Readers don't want a steady diet of clarity and concision. They love the adornments of writing, imaginative metaphors and literary allusions, witty dialogue and windy digressions. They don't mind puzzling over a dense paragraph if they can dig a pearl out of the oyster, and they love a good joke even when muddled in the telling:
...he asked me where Moses was when the candle went out. I said I didn't know; I hadn't heard about it before, no way.
"Well, guess," he says.
"How'm I going to guess," says I, "when I never heard tell of it before.
"But you can guess, can't you? It's just as easy."
"Which candle?" says I.
"Why, any candle," says he.
"I don't know where he was," says I; "where was he?"
"Why, he was in the dark! That's where he was!"
"Well, if you knowed, what did you ask me for?"
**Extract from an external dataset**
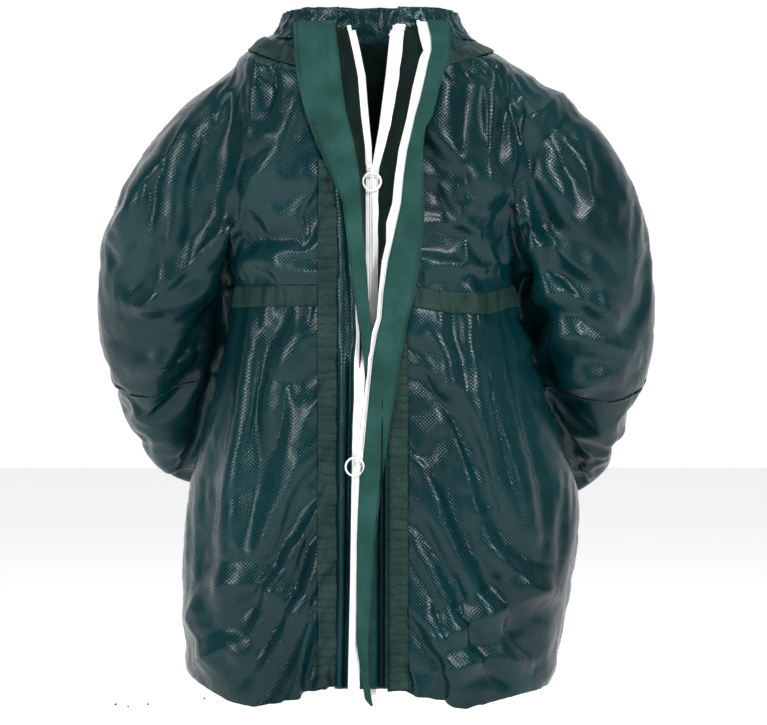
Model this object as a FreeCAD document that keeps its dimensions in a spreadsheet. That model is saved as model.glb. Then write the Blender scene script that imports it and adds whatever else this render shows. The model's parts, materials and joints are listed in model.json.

"Why, blame it, it's a riddle...."
—The Adventures of Huckleberry Finn
Yet stripping writing down to naked clarity and concision is good exercise for any writer. Instead of adornment, plain writing offers the abiding strength of plain truth — who will ever deny that sandpaper is "tough paper covered with finely crushed abrading material"? Along with accurate facts Graham and Emery's vigorous prose conveys a vigorous philosophy, a confident belief in our ability to shape the world to our liking. Their clear, concise writing encourages clear, concise thought and action. Read the Guide, says every crisp sentence, and you'll be able to make chairs, tables and houses that are as foursquare, useful, and long-lived as the Guide itself. "By hammer and hand all things do stand," the authors run as a motto across the top of the title page, and in case the motto doesn't, dare I say, hammer their point clearly home, they nail it with a concise quotation from John Ruskin:
"When we build, let us think that we build forever... a time is to come when these stones will be held sacred because our hands have touched them, and men will say as they look upon the labor and wrought substance of them, "See! This our father did for us."